Nascemos, crescemos, vivemos, morremos. Somos esquecidos. Por vezes somos lembrados. Permitam-me que evoque o Pe. Manuel António Fernandes (1881-1968), pároco que serviu em Mansores por 60 anos e foi um autêntico exemplo do “cura de aldeia” de outros tempos.
Manuel António Fernandes nasceu a 7 de abril de 1881 no lugar de Merlães, freguesia de Cepelos, concelho de Cambra. Filho de Manuel Fernandes e de Maria Custódia de Pinho, lavradores. Aos 16 anos entrou para o seminário na diocese do Porto, onde prosseguiu estudos e foi ordenado presbítero a 31 de julho de 1904, às mãos de D. António Barroso, o reconhecido bispo-missionário.
Foi pároco em Mansores desde 9 de fevereiro de 1905 até meados de outubro de 1965, quando faltava praticamente um mês para o encerramento do segundo Concílio do Vaticano. Assumiu o ofício de pároco em Mansores com 23 anos e transmitiu-o com 84. Foram 60 anos completos e ininterruptos ao serviço da freguesia. É obra e não é comum. Quantas centenas de fiéis, quantas gerações de paroquianos batizou, levou à comunhão, casou, sepultou?
Nos primeiros cinco anos e meio de pároco acumulou a função de Presidente da Junta, como era de lei. Poucos meses após ter assumido a presidência da Junta conseguia esta receber do Estado aquela que foi a sua primeira “casa das sessões”. Até então a Junta não tinha uma sede própria e permanente.
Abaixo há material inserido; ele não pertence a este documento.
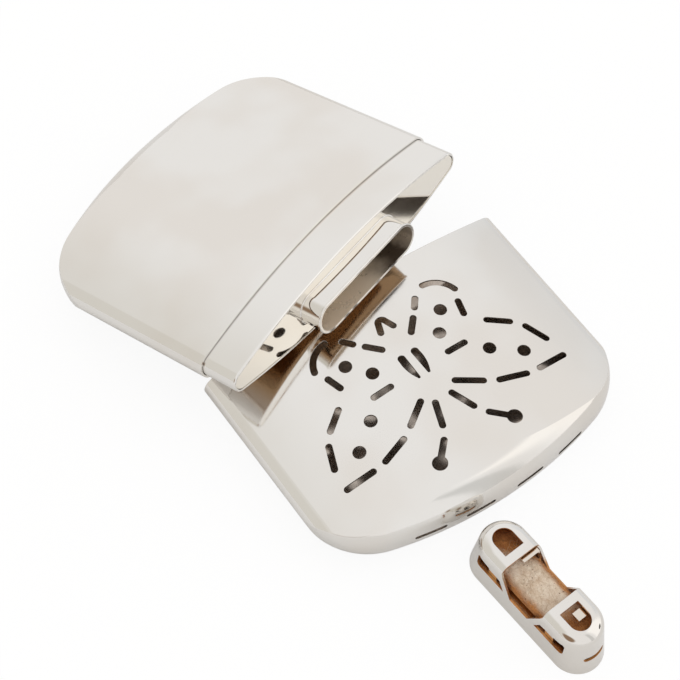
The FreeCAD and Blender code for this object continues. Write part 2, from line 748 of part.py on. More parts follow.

Durante o período conturbado da Primeira República, sendo ainda jovem, resistiu com firmeza a diversas ameaças e ataques lançados sobre si; há registos de ter explodido uma bomba à porta da sua residência, onde, noutra ocasião, foi deixado um alguidar e uma faca, em ameaça de morte. Há memória de ter sido perseguido, tendo de se refugiar na torre da igreja. Também nesse período rejeitou a proposta de “pensão eclesiástica” oferecida pelo governo republicano e foi um acérrimo opositor à venda do Passal e da Residência.
Embora não assinando, subentende-se que foi o correspondente em Mansores da Defesa de Arouca nos primeiros anos deste periódico. Cá estamos nós a tropeçar de novo na Defesa de Arouca.
Faleceu a 24 de novembro de 1968 na Residência paroquial de Mansores, casa onde viveu 63 anos. Foi o último habitante dessa secular residência, destruída em 1999 para no local se edificar o chamado salão paroquial. Se da residência, demolida há quase duas décadas, já é vaga a memória, quanto mais do seu derradeiro habitante, desaparecido de entre nós faz 50 anos no próximo dia 24.
Viveu para a comunidade e morreu pobre. Deixou aos seus o que os seus lhe deixaram. Deixou rastos documentais, deixou muitas memórias. Memórias que urge avivar, registar, antes que se extingam definitivamente.